Our physical therapist or occupational therapist will work with you for several weeks to regain your strength and range of motion. Right after surgery, movement will be limited. This will allow your hand to heal.
The ultimate aim of any rehabilitation is to obtain healing with minimal gapping and prevent adhesions. Static mobilisation was the traditional method of postoperative rehabilitation but complications including tendon rupture, adhesion formation requiring tenolysis, extension lad, loss of flexion and decreased grip strength have all been documented.
Early mobilisation has been introduced for flexor tendon injuries because it decreases adhesions and subsequent contractures. Furthermore mobilisation has shown to enhance DNA synthesis at the repair site, improve tensile strength and increase vascularity.
It has now shown to be more useful in certain areas for extensor injuries as well. Mowlavi et al., studied early controlled mobilisation versus static splinting. Functional outcomes at 4, 6 and 8 weeks were improved after dynamic compared to static splinting. The authors recommended that dynamic splinting should be available for those who are motivated to return early to functional capacity.

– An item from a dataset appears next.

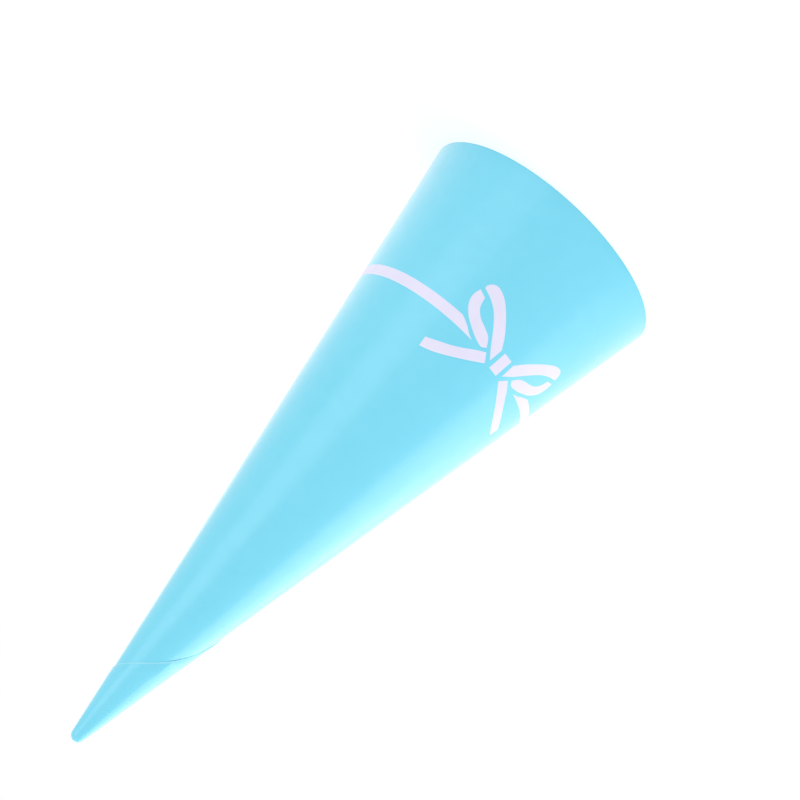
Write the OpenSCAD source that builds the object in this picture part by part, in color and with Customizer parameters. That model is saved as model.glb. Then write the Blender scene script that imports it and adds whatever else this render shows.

Bulstrode et al., similarly found that ROM for the early mobilisation group at 6 weeks postoperatively was greater than static mobilisation but disappeared at 12 weeks. Grip strength was also assessed at 12 weeks postoperatively. The difference in grip strength was significantly greater in the early-mobilised group and to uninjured hand compared to the immobilised and uninjured hand.
Our highly specialized hand therapy programs for early mobilisation rehabilitation programs can be in two categories
(1) Early active mobilisation and
(2) Early controlled mobilization using a dynamic splint.
Early controlled motion with a dynamic extensor splint has been found to decrease adhesions and subsequent contractures taking into cognizance duration, splinting technique and frequency and force intensity of exercises used for rehabilitation, further illustrating that further studies are needed.
The patient needs to be very cooperative and the hand therapist needs to monitor carefully in postoperative rehabilitations. Therefore a team approach needs to be made with rehabilitation tailored to the individual adjusting management as they go along.
Short-Term Goals :
1. Management of acute pain with a combination of heat therapy, electrotherapy, and massage therapy
2. Passive Mobilizations of the DIP, PIP, MCP and wrist joints with consistent and sustained stretch where needed. To be repeated severally at home.
3. Differential tendon gliding facilitation to the 1st,2nd, 3rd, 4th, and 5th digits.
4. Muscle and Tendon facilitation to assist tendon gliding
5. Electrical Muscle stimulation to the extensors and flexors muscles
6. Splinting programs consisting of night splint and day functional splints
7. Sensory re-education to the 1st, 2nd, 3rd, 4th and 5th digits.
Long-Term Goals :
Healing time for tendon repair will usually take between 8-12 weeks but restorations of function and ability to assume full activity, load and stress can take up to 6 months to 12 months. A daily and consistent hand therapy may help to shorten the recovery time to 3 to 4 months.
Long-term goals will be to:
1. Reduce the tendon adhesion at the DIP, PIP and MCP of the 1st, 2nd, 4th and 5th digits and the wrist joint
2. Reduce the swelling at the digits, the dorsal and volar surface of the left hand and the wrist joint
3. Achieve full degrees flexion at the DIP, PIP joints of the 2nd, 3rd, 5th digits
4. Achieve full degrees flexion at the MCP joints of the 2nd 3rd and 5th digits
5. Increase gross muscle power of the 1st, 2nd, 3rd, 4th and 5th digits
6. Increase gross muscle power of the 1st, 2nd, 3rd, 4th and 5th digits in extension
7. Re- educate in manipulation and gripping of large objects.